Assuming Pain: A Call for Refusal Within Abortion Narratives

Authors

  • Sophie Harms she/her

Keywords:

Abortion, Reproductive Justice, Affect Theory, Pain Narratives, Stigma

Abstract

This paper critically analyses the predominant utilization of pain narratives within abortion advocacy, and instead offers up a framework for thinking of abortion outside of assumed affective frameworks such as shame, stigma and trauma. Utilizing Tuck and Yang's analysis of pain narratives as a mechanism of settler colonialism's extractive propensities, this paper identifies the ways in which the abortion rights movement can at times, narrowly focus on abortion seekers' pain in an effort to gain rights. In following Tuck and Yang's suggestion of refusal, the withholding of information within social science research, we can allow for a redirection that opens up the space of abortion advocacy beyond bipartisanship and extractive pain narratives when discussing and advocating for abortion access.

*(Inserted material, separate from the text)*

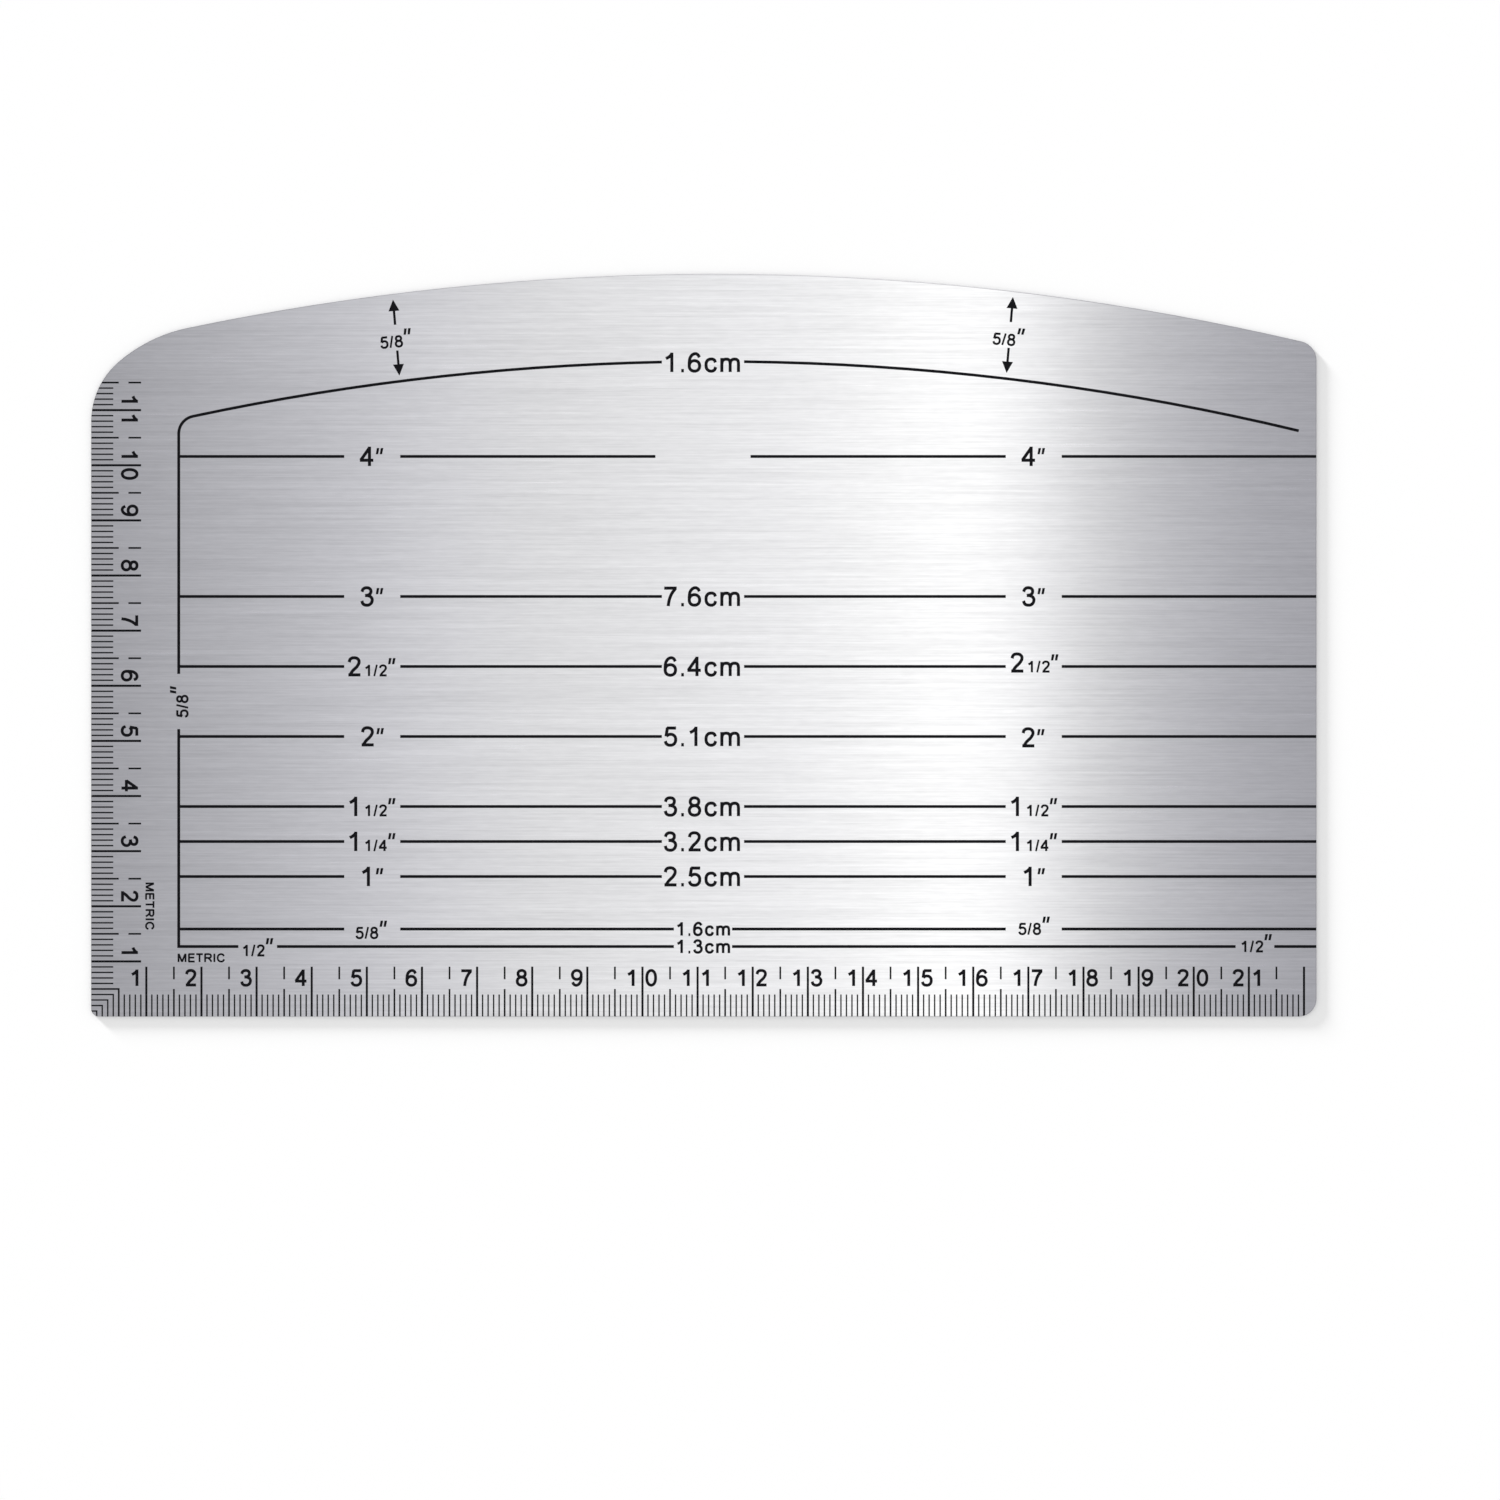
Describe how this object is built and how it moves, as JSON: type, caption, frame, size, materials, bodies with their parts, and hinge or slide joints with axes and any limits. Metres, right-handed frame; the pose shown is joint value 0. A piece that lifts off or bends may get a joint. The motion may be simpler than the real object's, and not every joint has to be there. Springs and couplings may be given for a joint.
{
  "type": "hot hem gauge",
  "caption": "Thin steel sheet with one straight edge, one curved edge and rounded corners, etched with hem lines and centimetre scales, for folding and pressing hems.",
  "frame": {"origin": "middle of the sheet's outline box, on its unmarked back face", "axes": "+X along the straight hem edge from low readings to high; +Y from the straight edge to the curved edge; +Z out of the marked face"},
  "size_m": [0.2222, 0.1348, 0.0006],
  "materials": {
    "brushed_steel": "stainless sheet brushed lengthwise, cut edges lightly broken",
    "black_enamel": "heat-proof black enamel baked flush in the etched lines"
  },
  "bodies": {
    "root": {"gauge_plate": "brushed_steel", "curved_and_upper_side_line": "black_enamel", "lower_side_line": "black_enamel", "curved_line_right": "black_enamel", "four_inch_line_middle_left": "black_enamel", "four_inch_line_middle_right": "black_enamel", "four_inch_line_right": "black_enamel", "three_inch_line_middle_left": "black_enamel", "three_inch_line_middle_right": "black_enamel", "three_inch_line_right": "black_enamel", "two_and_half_inch_line_middle_left": "black_enamel", "two_and_half_inch_line_middle_right": "black_enamel", "two_and_half_inch_line_right": "black_enamel", "two_inch_line_middle_left": "black_enamel", "two_inch_line_middle_right": "black_enamel", "two_inch_line_right": "black_enamel", "one_and_half_inch_line_middle_left": "black_enamel", "one_and_half_inch_line_middle_right": "black_enamel", "one_and_half_inch_line_right": "black_enamel", "one_and_quarter_inch_line_middle_left": "black_enamel", "one_and_quarter_inch_line_middle_right": "black_enamel", "one_and_quarter_inch_line_right": "black_enamel", "one_inch_line_middle_left": "black_enamel", "one_inch_line_middle_right": "black_enamel", "one_inch_line_right": "black_enamel", "five_eighths_inch_line_middle_left": "black_enamel", "five_eighths_inch_line_middle_right": "black_enamel", "five_eighths_inch_line_right": "black_enamel", "half_inch_line_middle_left": "black_enamel", "half_inch_line_middle_right": "black_enamel", "half_inch_line_right": "black_enamel", "left_arrow_outer": "black_enamel", "left_arrow_inner": "black_enamel", "right_arrow_outer": "black_enamel", "right_arrow_inner": "black_enamel"}
  },
  "joints": []
}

Ultimately, this redirection holds space for affective responses towards abortion that do not conform to hegemonic expectations of trauma or awfulness, instead honouring narratives that not only stray from pain but are ineffable to articulate altogether.

Author Biography

Sophie Harms, she/her

Sophie Harms is a first-year interdisciplinary studies master's student in the theme of power, conflict and ideas. Her research interests include analyzing means of reparative reproductive justice practices, as well as the branding mechanisms of contemporary anti-abortion proponents and how abortion and other reproductive technologies are culturally constructed and conceptualized.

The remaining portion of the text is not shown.